Parameters:: task (Task) – A profiling task

aitemplate.backend.profiler_runner.sleep(seconds): Delay execution for a given number of seconds. The argument may be a floating point number for subsecond precision.

aitemplate.backend.registry

Registry is a design pattern to map a string key to a function. The registry decorator is mainly used for backend functions.

Functions:

`get`(func_name)	Get a function from registry by using a key
`reg`(func_name[, func])	Register a new function

aitemplate.backend.registry.get(func_name: str) → Callable[source]

Get a function from registry by using a key

Example

func = registry.get("func_name")
func(args)

Parameters:: func_name (str) – Key for function in registry
Returns:: Function associated with the key
Return type:: Callable
Raises:: RuntimeError – If key is not founded in registry, will raise a RuntimeError

aitemplate.backend.registry.reg(func_name: str, func: Optional[Callable] = None) → Callable[source]

Register a new function

Example

@registry.reg("func_name")
def func(args):
    ....

Parameters:

func_name (str) – Registry key for the function
func (Callable, optional) – Function to be registered, by default None

Returns:

Function in registry

Return type:

Callable

Raises:

RuntimeError – If same key is founded in registry, will raise a RuntimeError

aitemplate.backend.target

Target object for AITemplate.

Functions:

`CUDA`([template_path, arch])	Create a CUDA target.
`ROCM`([template_path, arch])	Create a ROCM target.

Classes:

`IntEnum`(value)	Enum where members are also (and must be) ints
`ProfileCacheDB`(target[, path, uri, port])	Local SQLite profile cache database.
`TargetType`(value)	Enum for target type.

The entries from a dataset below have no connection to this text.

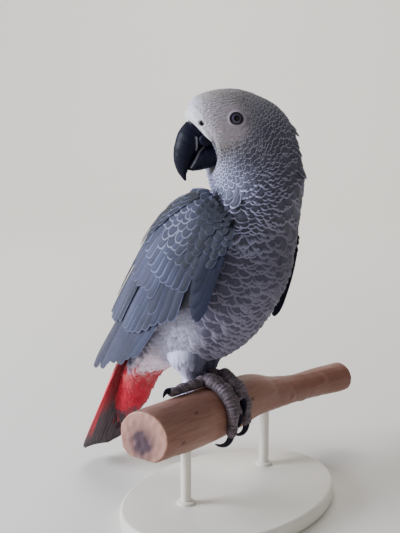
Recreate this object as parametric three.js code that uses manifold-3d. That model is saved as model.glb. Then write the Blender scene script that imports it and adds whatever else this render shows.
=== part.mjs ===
// A life-size grey parrot on a short wooden perch, held up by a plain display stand.
//
// Millimetres, +Z up. The bird's body is symmetric about the plane X = 0 and heads along -Y,
// so its left side is +X. The perch lies along X. The origin is the centre of the stand's
// underside. The head is turned far over the bird's right shoulder.
import * as THREE from "three";
import { mergeVertices } from "three/addons/utils/BufferGeometryUtils.js";
import Module from "manifold-3d";

const wasm = await Module();
wasm.setup();

// ---------------------------------------------------------------- driving dimensions

const GAP = 0.3; // room between pieces that touch
const CLAW_GAP = 0.1; // room between the claws and the wood that they grip
const MERGE = 1e-3; // corners closer than this are one
const GROW_PASSES = 12; // rounds of settling a corner of a grown copy
const GROW_LIMIT = 4; // most that a sharp corner moves, in gaps
const AROUND = 26; // sides of the body's rings
const SIDES = { right: -1, left: 1 };

const BASE = { halfLength: 88, halfWidth: 62, thickness: 11, bevel: 2, curves: 12 };
const ROD = { radius: 3.5, sunk: 6, x: [-36, 52], sides: 14 };

const HEAD_TURN = THREE.MathUtils.degToRad(147.5); // way the bill points, from +X
const NECK_PIVOT = new THREE.Vector3(0, -19.5, 213.5);
const NECK_TWIST = THREE.MathUtils.degToRad(122.5); // from the body's back line to the nape line

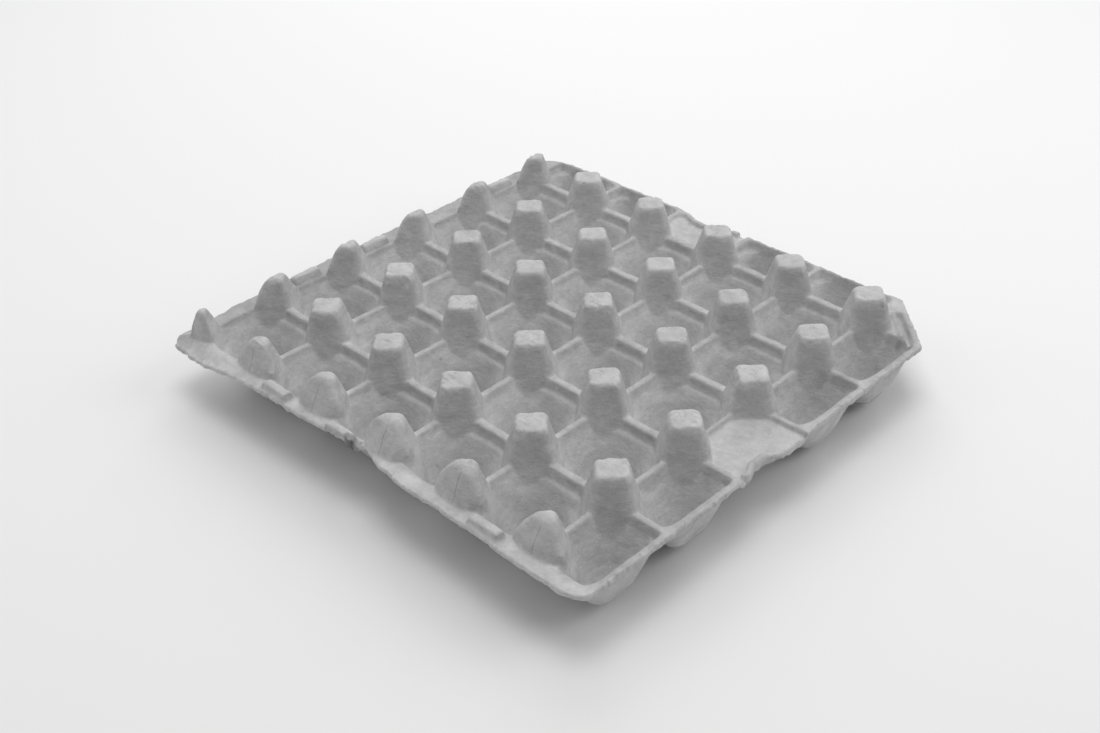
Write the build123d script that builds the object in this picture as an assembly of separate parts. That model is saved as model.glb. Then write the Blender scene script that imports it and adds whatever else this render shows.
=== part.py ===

aitemplate.backend.target.CUDA(template_path: str = '/home/runner/work/AITemplate/AITemplate/3rdparty/cutlass', arch: str = '80', **kwargs)[source]: Create a CUDA target.

class aitemplate.backend.target.IntEnum(value)[source]: Enum where members are also (and must be) ints

class aitemplate.backend.target.ProfileCacheDB(target: str, path: Optional[str] = None, uri: Optional[str] = None, port: Optional[str] = None)[source]

Local SQLite profile cache database.

Methods:

`insert_conv`(args)	a function to insert conv op epilogue into cache, here we use the same sql table for conv and gemm
`insert_conv3d`(args)	a function to insert conv op epilogue into cache, here we use the same sql table for conv and gemm
`insert_gemm`(args)	a function to insert gemm op epilogue into cache
`insert_normalization`(args)	a function to insert conv op epilogue into cache, here we use the same sql table for conv and gemm
`query_conv`(args)	a function to query conv op epilogue from cache, here we use the same sql table for conv and gemm
`query_conv3d`(args)	a function to query conv op epilogue from cache, here we use the same sql table for conv and gemm
`query_gemm`(args)	a function to query gemm op epilogue from cache
`query_normalization`(args)	a function to query normalization op epilogue from cache

insert_conv(args: Dict[str, Any]) → None[source]

a function to insert conv op epilogue into cache, here we use the same sql table for conv and gemm

Parameters:: args (Dict) – Conv Record Entry

insert_conv3d(args: Dict[str, Any]) → None[source]

a function to insert conv op epilogue into cache, here we use the same sql table for conv and gemm

Parameters:: args (Dict) – Conv Record Entry

insert_gemm(args: Dict[str, Any]) → None[source]

a function to insert gemm op epilogue into cache

Parameters:: args (Dict) – Gemm Record Entry

insert_normalization(args: Dict[str, Any]) → None[source]

a function to insert conv op epilogue into cache, here we use the same sql table for conv and gemm

Parameters:: args (Dict) – Conv Record Entry

query_conv(args: Dict[str, Any]) → Tuple[str, int][source]

a function to query conv op epilogue from cache, here we use the same sql table for conv and gemm

Parameters:: args (Dict) – Conv query entry
Returns:: profiling results
Return type:: Tuple

query_conv3d(args: Dict[str, Any]) → Tuple[str, int][source]

a function to query conv op epilogue from cache, here we use the same sql table for conv and gemm

Parameters:: args (Dict) – Conv3d query entry
Returns:: profiling results
Return type:: Tuple

query_gemm(args: Dict[str, Any]) → Tuple[str, int][source]

a function to query gemm op epilogue from cache

Parameters:: args (Dict) – gemm query entry
Returns:: profiling results
Return type:: Tuple

query_normalization(args: Dict[str, Any]) → Tuple[str, int][source]

a function to query normalization op epilogue from cache

Parameters:: args (Dict) – Conv query entry
Returns:: profiling results
Return type:: Tuple

aitemplate.backend.target.ROCM(template_path: str = '/home/runner/work/AITemplate/AITemplate/3rdparty/composable_kernel', arch: str = 'gfx908', **kwargs)[source]: Create a ROCM target.

class aitemplate.backend.target.TargetType(value)[source]: Enum for target type.